What are your favorite Lebanese Metal bands of all time? If you had to split an album with one, who would it be and why?
Lilas: To be honest, we enjoyed sharing the stage with most of our fellow brothers from the Lebanese scene and we are grateful to some who actually supported us along the way, so to pick one would not be fair… we would make a Lebanese metal bands mash up hehe.
We love Metal subculture like H.P Lovecraft fiction, mythology about ghosts, demons and witches. Tell us some interesting things you like from the Metal subculture.
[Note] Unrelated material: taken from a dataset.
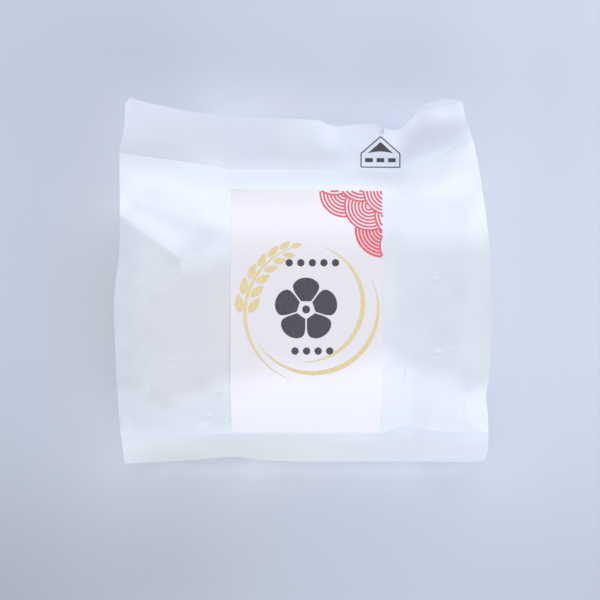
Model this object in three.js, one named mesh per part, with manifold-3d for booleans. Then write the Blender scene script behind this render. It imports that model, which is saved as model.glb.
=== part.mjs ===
// A wrapped rice ball lying on its back panel: a shut white film pack with side gussets, a seal across each
// end, a lapped seam underneath and a paper label over the front. Millimetres, +Z up, +Y towards the notched
// end seal that tears open. The pack is one solid, because it can't be seen into, and the label is another.
import * as THREE from "three";
import { mergeVertices } from "three/addons/utils/BufferGeometryUtils.js";
import Module from "manifold-3d";

// Driving dimensions of the filled pack.
const PACK_HEIGHT = 31; // from the table to the flat of the front panel
const REST_GAP = 0.35; // the back panel lies this far above the table, held up by its lapped seam
const GUSSET_DEPTH = 16; // how far a side gusset is tucked in at the end seals
const GUSSET_OPENS_OVER = 20; // distance from an end seal to where the gusset stands fully open
const GUSSET_CLEAR_OVER = 4; // and to where its tucked layers have come apart
const SIDE_BULGE = 0.9; // how far the open side wall swells past its folds
const BACK_FOLD_INSET = 1; // the back folds stand this much nearer the middle than the front ones
const SEAL_THICKNESS = 1; // the pressed end seals
const FRONT_FOLD_HEIGHT = 26.5; // front side folds, halfway along the pack
const BACK_FOLD_HEIGHT = 3; // back side folds, halfway along the pack

// The slopes of the filled pack, as rise over run, and the run of the rounded shoulders between them.
const UNDER_TOP_SLOPE = 1.95;
const UNDER_BOTTOM_SLOPE = 1.3;
const FRONT_FACET_SLOPE = 0.2;
const FRONT_FACET_START = 8.4; // y where the flat top turns down towards the top seal
const FOLD_RISE_TOP = 0.85;
const FOLD_RISE_BOTTOM = 0.95;
const FOLD_FALL_TOP = 1.1;
const FOLD_FALL_BOTTOM = 0.75;
const SHOULDER_SLOPE = 1.35;
const CREST_DROP = 0.7; // how much lower the flat top is at the side shoulders than in the middle
const CREST_HALF_WIDTH = 45;

// How much height the corners between those slopes lose to their rounding.
const FOLD_ROUNDING = 2;
const SHOULDER_ROUNDING = 3;
const FACET_ROUNDING = 0.5;
const TOP_WALL_ROUNDING = 1.2;
const BOTTOM_WALL_ROUNDING = 0.8;
const BACK_ROUNDING = 1.5;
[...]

Lilas: Ah yes our lead guitarist Shery Bechara is huge fan of H.P lovecraft especially Cuthulu stories, she also got a tattoo of cuthulu! We are all interested in mythologies it helps our creativity and imagination, our band’s name was inspired from Greek mythology of sirens luring sailors with their seductive beauty and enchanting voices to their doom so you can tell how much we are involved in such themes.
Any female musicians from the region (Lebanon/Middle East) you’d like to cooperate with?
Lilas: Nancy Ajram jkn… You know it is quite unfortunate that the Arab world has few known female musicians; during our time in Casablanca, we met an incredible talented metal vocalist from Alchemy band!
Finally, what are you listening to nowadays? We won’t judge if it’s Baby Metal!
Lilas: Lately we have been trying to discover new bands, new interesting and peculiar genres, so let us say anything that is more aesthetic and inspirational. Each one of us comes from different musical backgrounds. This means our taste in music varies but we all listen to metal (obviously) such as Gojira, Opeth and Lamb of God to name a few. Other genres include Rock, Jazz, Electronic music and Rap and classical.